In northern climates, an exposed 1,000-gallon plastic tank will freeze through in a sustained 14-21 day below-freezing period.

Common configurations

Small property (1-2 people, no livestock):

  • 500-1,000 gallon storage
  • Above-ground poly tank in shaded location
  • Cost: $400-$800

Medium homestead (4 people, small flock):

  • 2,500-5,000 gallon storage
  • Above-ground poly tanks (often multiple)
  • Cost: $800-$3,000 for tanks + $500-$1,500 installation

Large homestead (4+ people, multiple livestock, irrigation):

  • 10,000-30,000 gallons
  • Combination of concrete cistern + supplementary poly tanks
  • Cost: $5,000-$25,000

Off-grid with rainwater catchment:

  • Sized to capture roof runoff during wet season for use through dry season
  • 15,000-50,000 gallons typical for full-time use
  • Cost: $10,000-$50,000+

Pumps and pressure systems

A storage tank by itself doesn’t give you household pressure.

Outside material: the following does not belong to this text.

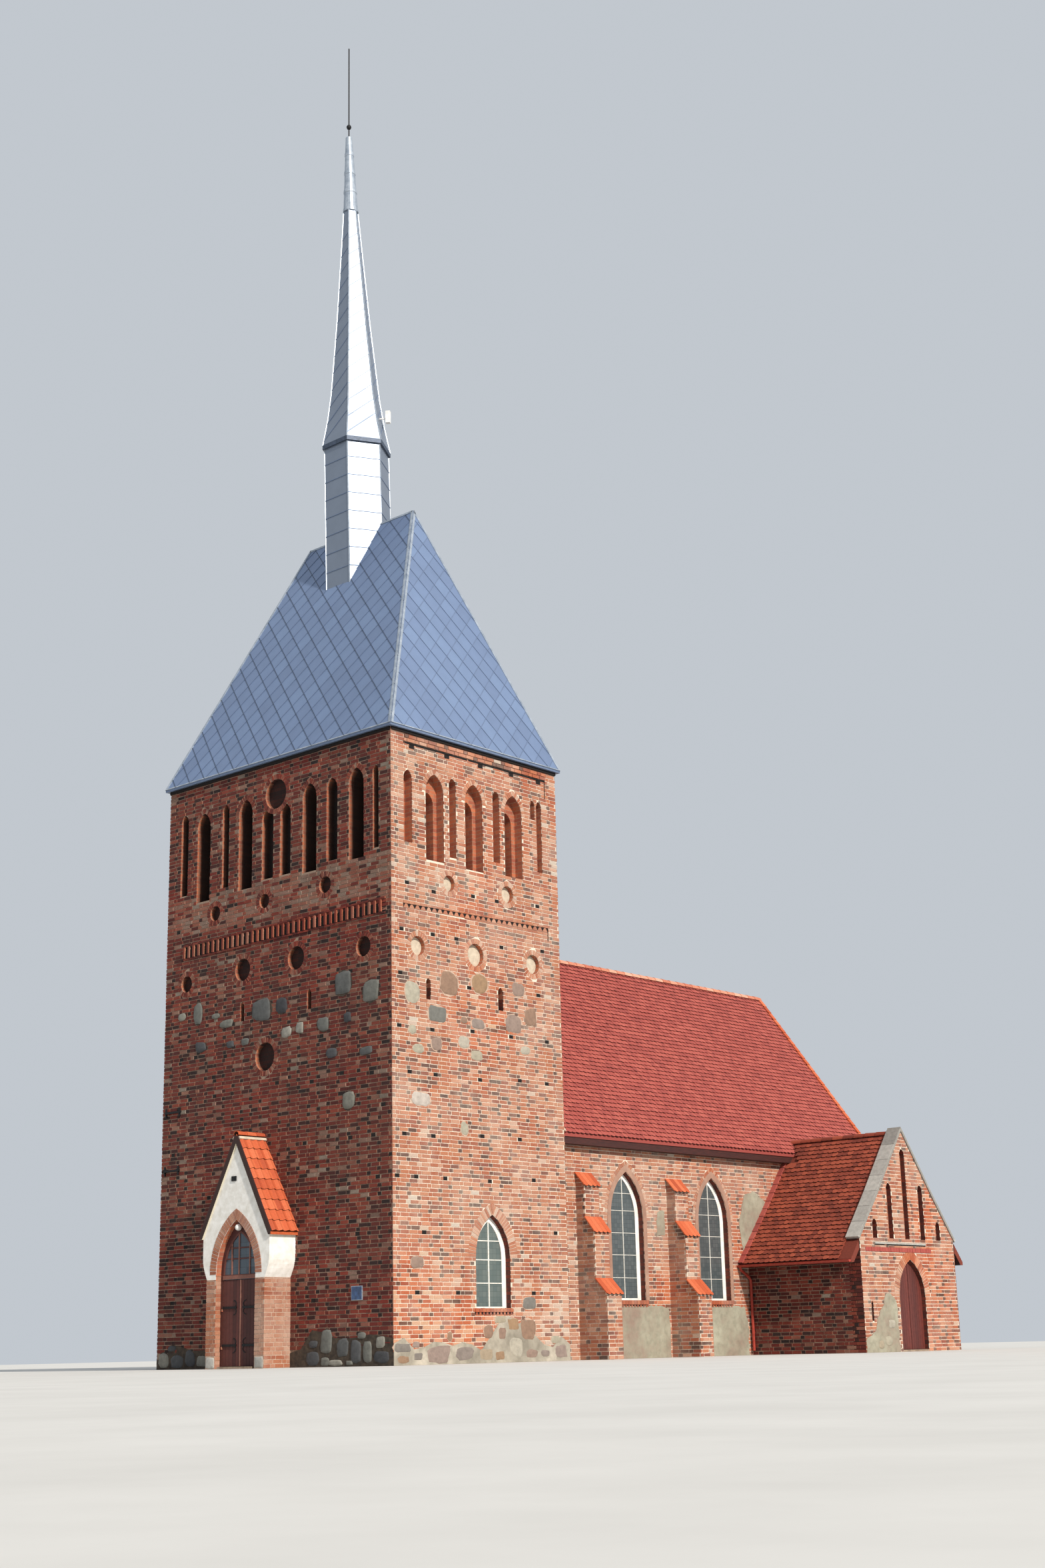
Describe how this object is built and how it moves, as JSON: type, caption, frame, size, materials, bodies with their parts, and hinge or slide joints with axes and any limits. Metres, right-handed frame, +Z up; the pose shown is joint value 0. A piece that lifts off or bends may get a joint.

You need:

  • Submersible pump in well or tank (if drawing from below)
  • Above-tank pump (jet pump) for shallow tanks
  • Pressure tank (15-86 gallon) to provide steady household pressure
  • Pressure switch to cycle pump on/off

Total system cost beyond the storage tank: $1,000-$4,000.

Rainwater calculations

If your storage is for rainwater catchment:

Annual collection (gallons) = roof area (sq ft) × annual rainfall (inches) × 0.6 (efficiency)

A 2,000 sq ft roof in a 30-inch rainfall area: 2,000 × 30 × 0.6 = 36,000 gallons/year. This is enough for a family of 4 conservative users (40 gal × 4 × 365 = 58,400 gal/year) only with significant water saving practices.

Bottom line

Tank size = (daily use × autonomy days) + fire reserve. Typical homestead family of 4: 2,500-5,000 gallons covers 2-4 weeks of autonomy. Polyethylene tanks are the affordable workhorse ($0.30-$0.60 per gallon stored). Concrete cisterns last longer but cost more. Always factor in freeze protection in cold climates and fire reserve in rural areas. A well-sized storage system pays back in resilience — both for outages and as a buffer for slow-recovery wells.